Beer and Halloween candy pairings – for real!
by Sophie Nelson, [email protected]
Just because trick-or-treating will be minimal at best this year, that doesn’t mean you should skip the candy purchases. Instead, have a spooky night at home pairing your favorite candies with some delicious beers!
Pairing beer and food is almost never a one-perfect-pair situation, and often, many types of beers highlight different aspects of the paired food. For this candy-pairing list, I’m picking a few of my favorite Halloween candies to pair with some of my favorite beers.
Halloween candy is full of chocolate options, whether that’s the classic Hershey’s milk chocolate bar, dark chocolate or even Tootsie Rolls! The thing to consider for pairing here is the intensity of the chocolate.
Creamy milk chocolate that coats your mouth pairs well with a fruited lambic sour such as Lindemans Framboise – a Belgian-style sour called a lambic that has added raspberries.

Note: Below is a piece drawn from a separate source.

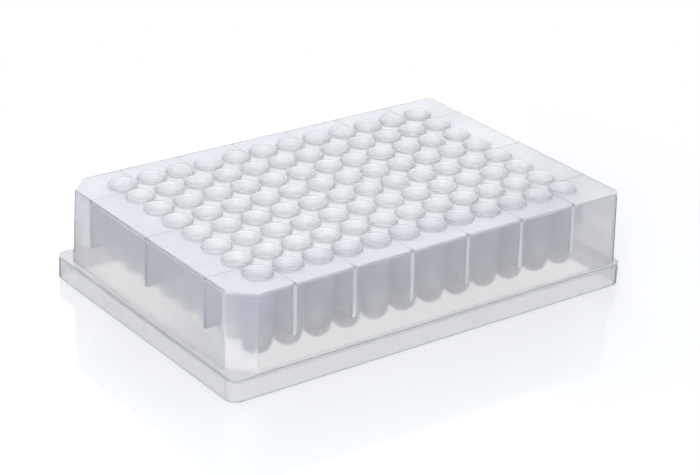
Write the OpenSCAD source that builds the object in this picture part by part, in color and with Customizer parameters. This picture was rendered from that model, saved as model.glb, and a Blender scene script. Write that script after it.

Lindemans back-sweetens its lambics, which means that extra sugar is added to counter the tartness.
This extra sweetness pairs nicely with sweet chocolate, and the light tartness cuts any heaviness. Pairing red fruits such as raspberries with chocolate is one of my favorite combinations, and the prevalence of chocolate Halloween candy makes it the perfect time to try it out!
Lighter Tootsie Rolls could pair with an English mild such as the Born and Raised in East De Pere from Madison’s Young Blood Beer Co. This beer is malty but light, with a little dark fruitiness to make that Tootsie Roll really pop!

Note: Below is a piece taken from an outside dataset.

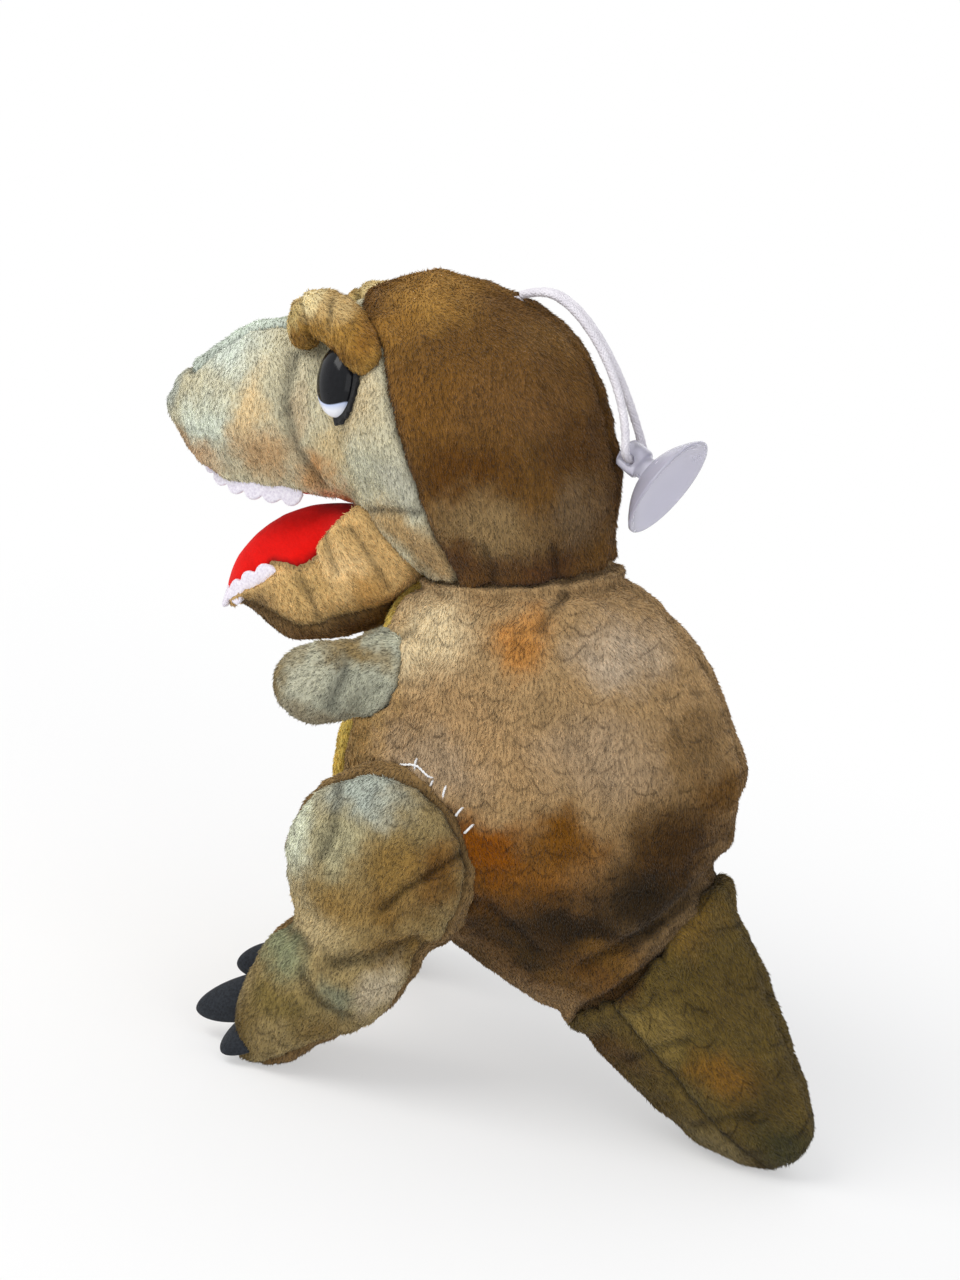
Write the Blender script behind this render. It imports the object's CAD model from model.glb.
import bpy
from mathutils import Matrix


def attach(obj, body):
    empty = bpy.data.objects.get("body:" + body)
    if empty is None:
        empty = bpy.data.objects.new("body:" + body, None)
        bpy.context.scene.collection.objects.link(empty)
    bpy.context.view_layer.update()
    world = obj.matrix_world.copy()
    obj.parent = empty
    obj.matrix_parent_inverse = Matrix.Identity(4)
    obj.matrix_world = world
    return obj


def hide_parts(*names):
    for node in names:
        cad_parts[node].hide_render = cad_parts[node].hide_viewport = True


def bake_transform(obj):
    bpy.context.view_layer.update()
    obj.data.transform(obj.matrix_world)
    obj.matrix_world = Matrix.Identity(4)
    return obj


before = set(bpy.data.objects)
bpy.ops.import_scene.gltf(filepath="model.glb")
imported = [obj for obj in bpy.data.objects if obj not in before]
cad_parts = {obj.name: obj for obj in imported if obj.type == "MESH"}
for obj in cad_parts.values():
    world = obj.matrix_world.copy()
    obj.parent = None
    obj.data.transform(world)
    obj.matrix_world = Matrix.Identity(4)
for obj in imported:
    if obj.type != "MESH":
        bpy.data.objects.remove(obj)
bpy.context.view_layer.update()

Dark chocolate candies go nicely with a roasty stout that matches the more bitter chocolate, but also brings out some of its sweetness by contrast. I recommend the Satin Solitude from Central Waters. This imperial stout is not heavy, and it has an easy cacao taste and creamy body.

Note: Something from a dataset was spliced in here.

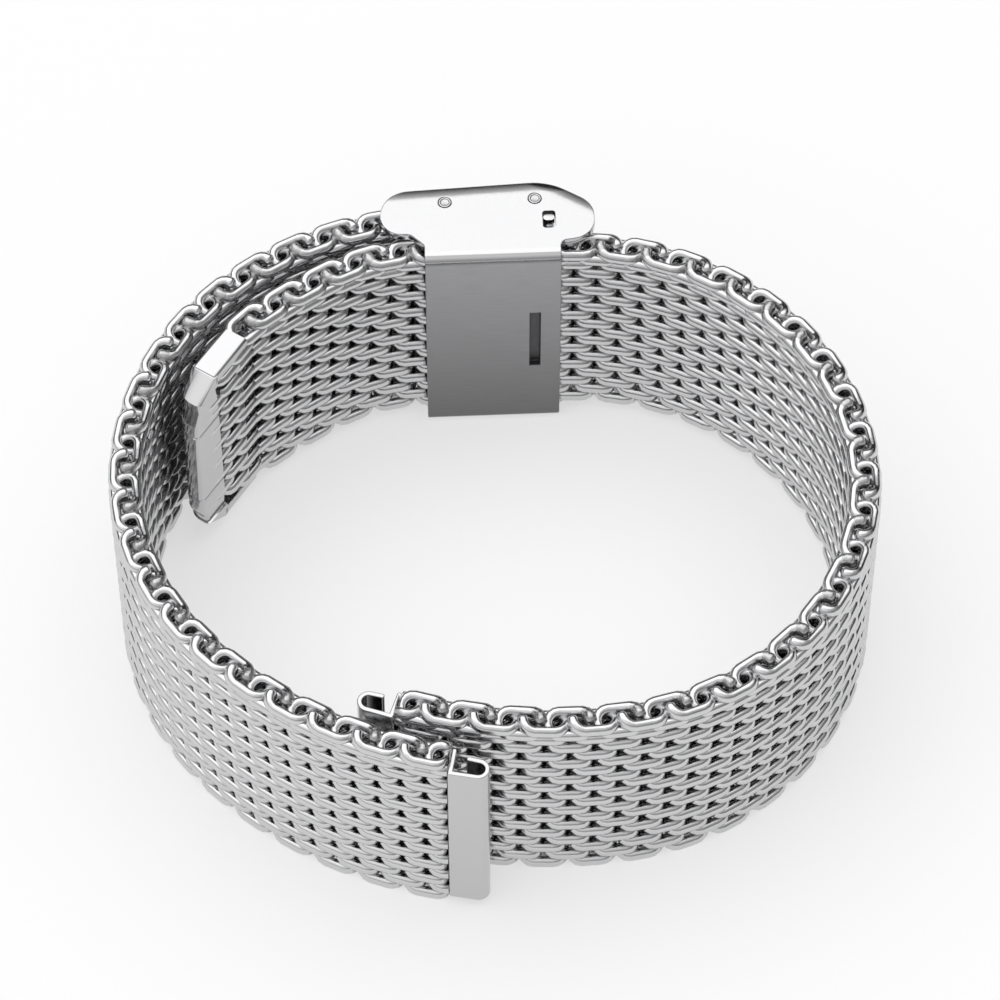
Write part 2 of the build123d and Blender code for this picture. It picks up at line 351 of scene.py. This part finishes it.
def mesh_object(name, points, faces, materials, face_material=None):
    """Mesh object at the origin from arrays of points and faces, shaded smooth."""
    mesh = bpy.data.meshes.new(name)
    mesh.from_pydata(points.reshape(-1, 3).tolist(), [], faces)
    for material in materials:
        mesh.materials.append(material)
    if face_material is not None:
        mesh.polygons.foreach_set("material_index", face_material.astype(np.int32))
    mesh.polygons.foreach_set("use_smooth", np.ones(len(mesh.polygons), bool))
    mesh.update()
    made = bpy.data.objects.new(name, mesh)
    bpy.context.scene.collection.objects.link(made)
    return made


def tube_faces(rings, sides):
    """Quads between neighbouring rings of a closed profile."""
    ring = np.arange(rings - 1)[:, None] * sides
    side = np.arange(sides)[None, :]
    after = (side + 1) % sides
    quads = np.stack([ring + side, ring + after, ring + sides + after, ring + sides + side], -1)
    return quads.reshape(-1, 4)


def end_faces(rings, sides):
    """The two faces that close a tube, across its first and its last ring."""
    return [list(range(sides - 1, -1, -1)), list(range((rings - 1) * sides, rings * sides))]


# Weave: flattened wire spirals across the band, each hooked through its neighbours

SPIRAL_SPACING = 1.85 * MM
SPIRALS_PER_LINK = 4
WIRE_RADIUS = 0.41 * MM
WIRE_TALLNESS = 1.27
BEND_RADIUS = 0.877 * MM
STRAIGHT_HALF = 0.74 * MM
TURN_PITCH = 2.26 * MM
FIRST_TURN_SHARE = 0.48
LAST_PASS_SHARE = 8.44
FIRST_END_RISE = 0.2 * MM
FALL_EASING = 0.8
WIRE_SIDES = 10
RINGS_PER_BEND = 8

# Beads at the cut ends of the wire, whose look reaches two rings back from the end
BEAD_RADIUS = 0.5 * MM
BEAD_REACH = 1.3 * MM
BEAD_LENGTH_SHARE = 0.6
BEAD_FULLNESS = 0.7
BEAD_TIP_SHARE = 0.02
BEAD_RINGS = 4
BEAD_FACE_RINGS = BEAD_RINGS + 2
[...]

Reese’s Peanut Butter Cups
Unless you’ve been living under a rock for the last few years, you’ve no doubt seen many peanut butter porters on the market. This is because peanut butter and chocolate are a match made in heaven.
If you want to get peanut butter crazy, I recommend the Nitro Peanut Butter Porter from Copper State Brewing Co. in Green Bay. The nitrogen gas makes this beer extra creamy, without making it overly heavy or sweet.
If you want to take it easier, though, try a plain American porter. Roasted grains cut the creamy, rich Reese’s and accentuate the beer’s chocolate sweetness. Deschutes’ Black Butte Porter is a classic that fits the bill beautifully.
Forget the pumpkin-spice latte – grab yourself a pumpkin beer this fall instead. This style is heavily disputed among beer drinkers, but I promise that if you give it a try, you might find one you like! Many pumpkin beers are made with the pumpkin itself, pumpkin-pie spice or both. I’ve tried some this fall and found a few new favorites.
Pumking (also available in nitro) and Warlock are two pumpkin beers from Southern Tier Brewing Company in New York that feature pumpkin puree and pumpkin spice. Warlock uses the same recipe as Pumking, but it’s been adapted as a stout to feature a maltier base. These beers aren’t for the faint of heart, though, clocking in at more than 8 percent ABV (alcohol by volume) to counter the sweetness with a touch of booziness.
A controversial pumpkin beer among customers at the Ephraim Coffee Lab is the Wendy Coffee Pumpkin Milkshake IPA from Central Waters Brewing Co. This beer is actually made to mimic a pumpkin-spice latte. Although I don’t think it hit the mark, it’s surprisingly good, with strong pumpkin spice, a bready body and a touch of sweetness.
Peeps and Kit Kats
To pair these pumpkin beers, let’s bring it back to the original: pumpkin pie. If you ended up with some Peeps in your Halloween candy mix, try them with a pumpkin beer. The creamy, rich marshmallow helps to create the idea of a rich pumpkin pie, but the pumpkin-pie spices cut its sugariness.
If you’re not a Peeps fan, try a Kit Kat, the inner wafer layers of which are surprisingly similar to pie crust. The extra chocolate keeps the pairing on the sweeter end as well.